How much of a factor farm distress is in the current Lok Sabha elections will be known only on May 23, the day of counting. What’s clear, though, is that the party or coalition in power next cannot afford to ignore the challenges facing agriculture. The new government will, to start with, have to deal with the prospect of a not-so-good monsoon. The Met Department has, in its April 15 forecast, predicted overall rainfall for the southwest monsoon season (June-September) at 96 per cent of its historical long period average. This prognosis of a “near normal” monsoon must, however, be tempered by the warnings of global weather agencies vis-à-vis El Nino — the abnormal warming of the equatorial eastern Pacific Ocean waters, seen to adversely impact rainfall in India.
But the real challenge for agriculture isn’t weather-related. The Narendra Modi government’s tenure has actually witnessed bumper harvests on a whole, despite monsoon failures in 2014 and 2015. The pressure on farm incomes has come more on account of low prices. That, in turn, is a result of the end of a decade-long global commodity boom after 2014 and also domestic policy measures, whether relating to export, internal trade and stocking restrictions (in the name of inflation targeting) or demonetisation. These have ultimately impacted sentiment and liquidity in the mandis. The sufferers from the lack of buying interest for agri-produce — the best indicator of it being consumer food inflation ruling below general retail inflation for 31 months running since September 2016 — have been farmers.

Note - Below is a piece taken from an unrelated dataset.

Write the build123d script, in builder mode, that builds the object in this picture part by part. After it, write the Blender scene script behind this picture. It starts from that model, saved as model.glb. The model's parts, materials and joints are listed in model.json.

Reviving sentiment — both amongst the trade to buy and stock up as well as agri-businesses to invest in modern processing, warehousing, transport, finance, research and extension — should be a top policy focus for the next government. Indian agriculture can do with a lot of supply-side reforms to unleash the true potential of a sector for generating jobs, both on- and off-farm. It is welcome to see the BJP promising to institute a “predictable export and import policy” for agriculture and the Congress poll manifesto stating that its government “will repeal the Agricultural Produce Market Committee Act” and make trade in farm commodities “free from all restrictions”. Equally reassuring is the focus of the two main national parties on direct cash transfers and income support, which are less market-distorting than physical grain purchases at unrealistic minimum support prices or provision of fertiliser, electricity, water and credit at way below economic cost. The Modi government squandered an opportunity to address these distortions. This luxury will not be available for the government that takes over after May 23.